Exercise objective:
Copy these lines exactly and nothing else: from the line holding "const fern = new THREE.Group();" to the line holding "return low, high", both lines included.

# Start of Supplied material

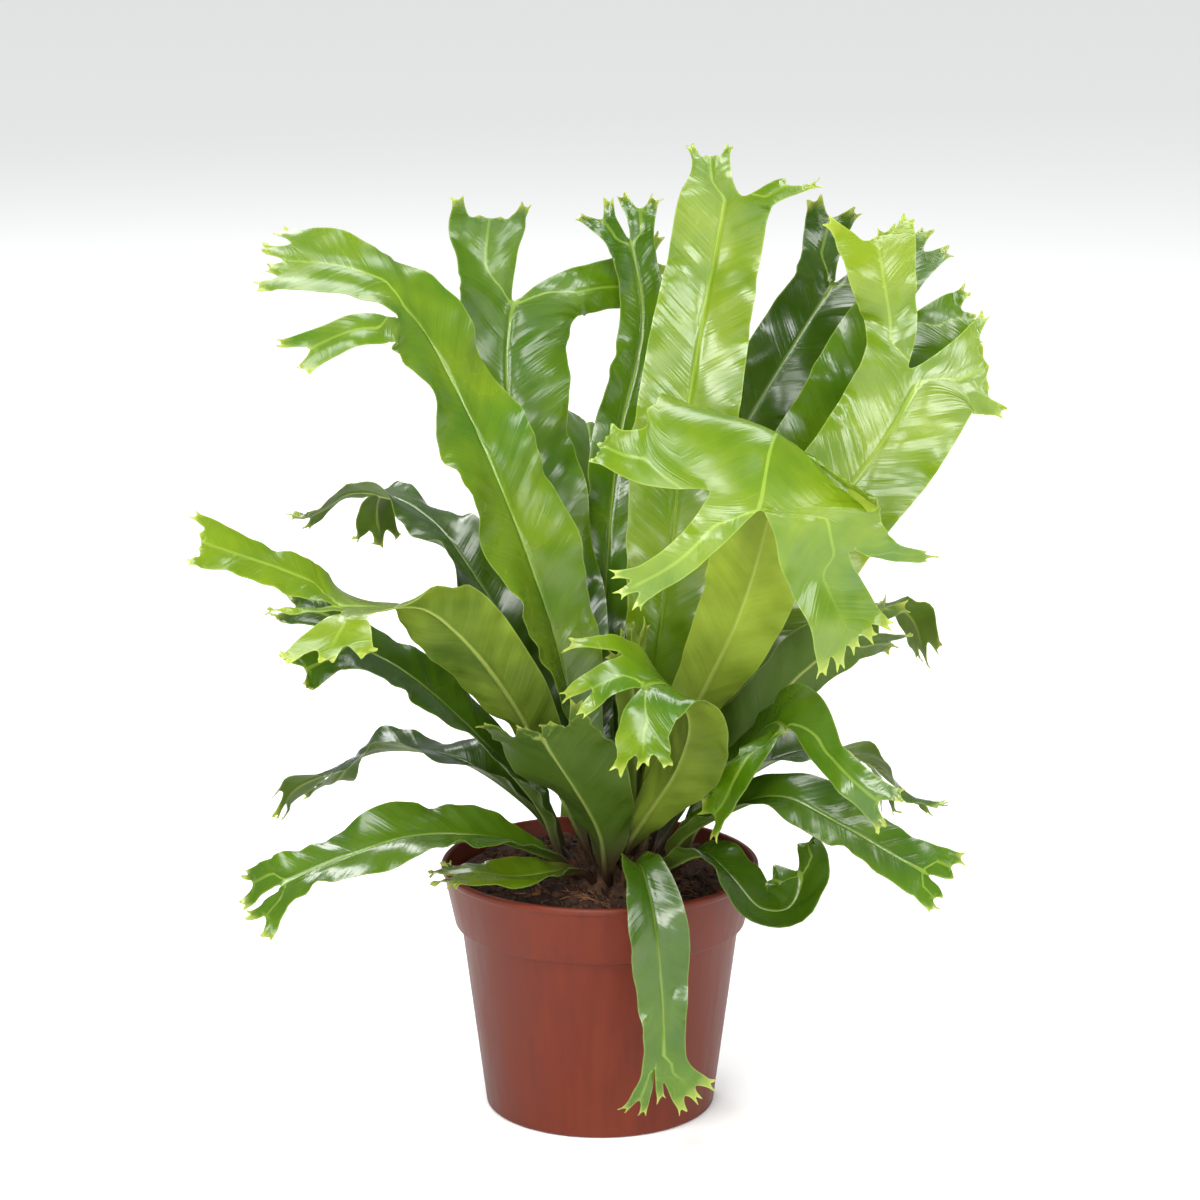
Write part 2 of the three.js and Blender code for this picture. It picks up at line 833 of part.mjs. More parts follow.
// A frond is its flat blade, bent along the midrib, thickened to both sides and closed at its margin
function blade(frond) {
  const rib = midribOf(frond);
  const { vertices, faces } = flatBlade(frond, rib);
  const places = vertices.map((vertex) => bend(frond, rib, vertex));
  const normals = places.map(() => new THREE.Vector3());
  for (const [a, b, c] of faces) {
    const edge = places[b].clone().sub(places[a]);
    const normal = places[c].clone().sub(places[a]).cross(edge).negate();
    for (const k of [a, b, c]) normals[k].add(normal);
  }
  const above = [];
  const below = [];
  vertices.forEach(({ s, v }, k) => {
    const normal = normals[k].normalize();
    const slim = smoothstep(s, 0.6 * stalkLength, 4 * stalkLength);
    const thick = lerp(stalkThickness, bladeThickness, slim) / 2;
    const ribbed = Math.abs(v) < 1e-6 ? keel * slim : 0;
    above.push(places[k].clone().addScaledVector(normal, thick));
    below.push(places[k].clone().addScaledVector(normal, -thick - ribbed));
  });
  const count = vertices.length;
  const index = [];
  const margin = new Map();
  for (const [a, b, c] of faces) {
    index.push(a, b, c, a + count, c + count, b + count);
    for (const [p, q] of [[a, b], [b, c], [c, a]]) {
      if (!margin.delete(`${q} ${p}`)) margin.set(`${p} ${q}`, [p, q]);
    }
  }
  for (const [p, q] of margin.values()) index.push(q, p, p + count, q, p + count, q + count);
  return new THREE.BufferGeometry().setFromPoints([...above, ...below]).setIndex(index);
}

// Materials
const plastic = { color: 0x9a4630, roughness: 0.45, metalness: 0 };
const compost = { color: 0x33221a, roughness: 1, metalness: 0 };
const bark = { color: 0x4a3620, roughness: 0.9, metalness: 0 };
const leaf = {
  light: { color: 0x8fbf3a, roughness: 0.35, metalness: 0 },
  mid: { color: 0x5f9428, roughness: 0.32, metalness: 0 },
  dark: { color: 0x3b6b1a, roughness: 0.3, metalness: 0 },
};

const fern = new THREE.Group();

function place(name, geometry, finish) {
  geometry.computeVertexNormals();
  const mesh = new THREE.Mesh(geometry, new THREE.MeshStandardMaterial({ ...finish, flatShading: true }));
  mesh.name = name;
  fern.add(mesh);
}

place("pot", pot(), plastic);
place("soil", soil(), compost);
place("crown", crown(), bark);
for (const frond of fronds) place(frond.name, blade(frond), leaf[frond.tone]);

export default fern;
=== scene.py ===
"""A crested bird's nest fern in a 12 cm plastic nursery pot.

Metres, +Z up, the pot's underside on z = 0. Lengths are worked out in millimetres, and the meshes
are made in metres.
"""
import math
import random
from dataclasses import dataclass

import bpy
import numpy as np
from mathutils import Matrix, Vector, kdtree, noise


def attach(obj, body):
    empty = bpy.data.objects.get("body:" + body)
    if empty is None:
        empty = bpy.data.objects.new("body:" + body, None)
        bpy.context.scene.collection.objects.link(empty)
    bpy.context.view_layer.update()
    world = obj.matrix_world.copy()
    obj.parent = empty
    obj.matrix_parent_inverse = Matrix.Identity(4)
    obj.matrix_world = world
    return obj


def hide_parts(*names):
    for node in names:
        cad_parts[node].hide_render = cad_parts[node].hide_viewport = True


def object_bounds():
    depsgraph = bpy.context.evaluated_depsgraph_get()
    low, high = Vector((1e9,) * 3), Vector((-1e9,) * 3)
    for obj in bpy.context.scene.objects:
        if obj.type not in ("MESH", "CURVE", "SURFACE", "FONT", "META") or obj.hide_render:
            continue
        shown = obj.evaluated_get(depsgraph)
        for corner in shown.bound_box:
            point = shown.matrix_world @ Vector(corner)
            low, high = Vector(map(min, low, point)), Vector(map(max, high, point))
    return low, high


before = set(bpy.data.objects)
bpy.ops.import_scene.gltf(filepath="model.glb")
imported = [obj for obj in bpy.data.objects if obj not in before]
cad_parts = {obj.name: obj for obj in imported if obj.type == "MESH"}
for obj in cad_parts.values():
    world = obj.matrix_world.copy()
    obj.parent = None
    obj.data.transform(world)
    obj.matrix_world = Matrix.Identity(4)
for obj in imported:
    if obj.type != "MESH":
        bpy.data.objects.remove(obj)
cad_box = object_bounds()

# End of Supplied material

Final result:
const fern = new THREE.Group();

function place(name, geometry, finish) {
  geometry.computeVertexNormals();
  const mesh = new THREE.Mesh(geometry, new THREE.MeshStandardMaterial({ ...finish, flatShading: true }));
  mesh.name = name;
  fern.add(mesh);
}

place("pot", pot(), plastic);
place("soil", soil(), compost);
place("crown", crown(), bark);
for (const frond of fronds) place(frond.name, blade(frond), leaf[frond.tone]);

export default fern;
=== scene.py ===
"""A crested bird's nest fern in a 12 cm plastic nursery pot.

Metres, +Z up, the pot's underside on z = 0. Lengths are worked out in millimetres, and the meshes
are made in metres.
"""
import math
import random
from dataclasses import dataclass

import bpy
import numpy as np
from mathutils import Matrix, Vector, kdtree, noise


def attach(obj, body):
    empty = bpy.data.objects.get("body:" + body)
    if empty is None:
        empty = bpy.data.objects.new("body:" + body, None)
        bpy.context.scene.collection.objects.link(empty)
    bpy.context.view_layer.update()
    world = obj.matrix_world.copy()
    obj.parent = empty
    obj.matrix_parent_inverse = Matrix.Identity(4)
    obj.matrix_world = world
    return obj


def hide_parts(*names):
    for node in names:
        cad_parts[node].hide_render = cad_parts[node].hide_viewport = True


def object_bounds():
    depsgraph = bpy.context.evaluated_depsgraph_get()
    low, high = Vector((1e9,) * 3), Vector((-1e9,) * 3)
    for obj in bpy.context.scene.objects:
        if obj.type not in ("MESH", "CURVE", "SURFACE", "FONT", "META") or obj.hide_render:
            continue
        shown = obj.evaluated_get(depsgraph)
        for corner in shown.bound_box:
            point = shown.matrix_world @ Vector(corner)
            low, high = Vector(map(min, low, point)), Vector(map(max, high, point))
    return low, high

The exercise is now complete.